Commercial realities of EQ strengthening changes

On Monday we posted on government changes to earthquake strengthening policy, linking to a newsflash on the topic produced by Kensington Swan’s property and construction teams.

We outlined that these proposals have major implications for commercial owners, landlords, and tenants, in that owners in lower risk areas will be able to spread strengthening costs over a longer period. However, our newsflash noted that in major cities minimum effort by landlords may not cut it, as tenant demand is usually for upwards of 70% of the relevant New Building Standard (NBS).

This sentiment is echoed by the latest Tenant Earthquake Risk Assessment survey undertaken by Colliers International.The survey found that few tenants would be happy to rent premises in a building with a seismic rating of less than 33% NBS. 41% of respondents would consider a rating between 33% and 67% acceptable, and 48% say only a rate above 67% would be acceptable.

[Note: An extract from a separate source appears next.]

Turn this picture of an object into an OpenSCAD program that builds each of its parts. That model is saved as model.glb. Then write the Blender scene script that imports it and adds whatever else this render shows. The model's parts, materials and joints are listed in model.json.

Colliers national research Manager Chris Dibble has said that even where mandatory timeframes for strengthening buildings in low risk regions (such as Auckland) are extended, landlords will still face pressure from tenants demanding high seismic ratings, and the issue will remain a priority. A failure to undertake works promptly may diminish the pool of potential tenants.

Interestingly, the survey found that nearly 60% of respondents said they would not be prepared to pay more rent to occupy a building with a higher seismic rating.